In men, it is important to remove the blockage by either shrinking the prostate with medication or surgically opening the pathway before the bladder is over-expanded for too long. In women, the medications are much less helpful and have safety issues, especially in older women. The best thing women can do is to start with pelvic floor muscle strengthening exercises and the sooner the better. Also, there are bladder training techniques, pelvic surgeries, and even bladder stimulation devices that can help. Experts advise slow tightening and relaxing the pelvic floor muscles 200 times a day . . . whenever you think of it. An excellent reminder is to make it a habit of tightening the pelvis whenever you smile, and smile often. That would help women and men alike.
Bottom line: especially in women, medications for incontinence are often only marginally helpful and carry with them hefty side effects and cost. Pelvic floor muscle strengthening exercises are more effective than meds, without side effects, inexpensive, and underutilized. Do it with a smile so you can laugh without worry.
by Richard P. Holm
The first indication of my having glaucoma came when I was at the eye doctor for a regular checkup. It was discovered by machine-testing that I had lost peripheral vision in my left eye. Loss of peripheral vision is a sign that glaucoma might be occurring, and indeed, when they measured the pressure within my eyes, it was increased on the left. Before that, I had no idea something was wrong.
An estimated three million people in the U.S. have glaucoma; half of which have no idea something is wrong, and 120,000 become blind as a result. Glaucoma is the second leading cause of blindness in the world, especially for those coming from African origins. Treatment is available once the condition is discovered, so the best preventive move is to get routine glaucoma testing.
Glaucoma causes peripheral vision loss and preserves central vision until late in the disease. Central vision is that concentrated view we have of the object at which we are staring. It is the eye-of-the-needle into which we are trying to put the thread; the subtle smile of the mysterious woman about which we are painting; the target at which we are aiming our arrow. Say it again, early on, central vision is preserved in glaucoma.
Just because our central vision is retained until late-stage glaucoma, that doesn’t mean it isn’t causing problems. Peripheral vision is important, allowing us to see the shooting star that flashes suddenly from the eastern horizon while we’re staring at the big dipper; to see the boy that might jet out from behind a car in pursuit of his ball while we drive down the road; to see the guy across the room who has captured our attention, secretly watching him without letting him know.
For comparison, macular degeneration causes the opposite kind of vision loss.
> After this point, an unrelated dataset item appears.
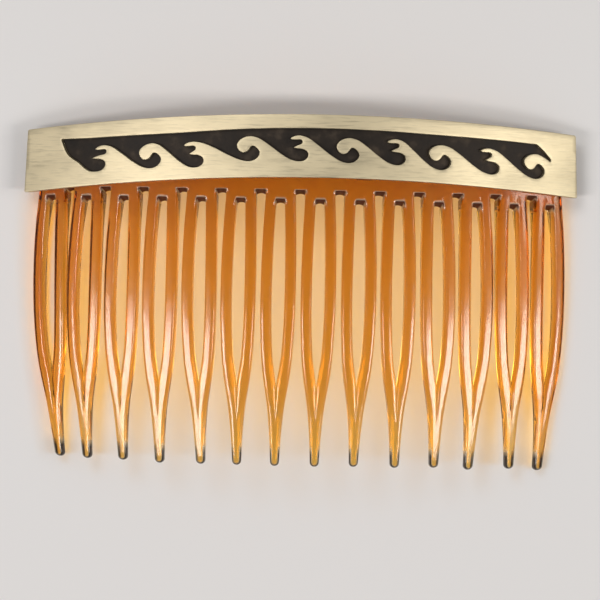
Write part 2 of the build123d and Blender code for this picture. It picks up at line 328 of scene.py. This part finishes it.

More specifically, it results in a loss of central vision while preserving peripheral vision. Both conditions affect the retina, the blanket of nerves covering the back side of the eye, which, like a camera, captures the image of an autumn moon rising above a South Dakota lake, a wind-wave of grass moving on a prairie hill, or the surprised face of discovery on a visiting grandchild.
Take home message: people don’t realize there is peripheral vision loss resulting from glaucoma until the damage has been done. Get in to have routine eye testing. You may have no idea something is wrong.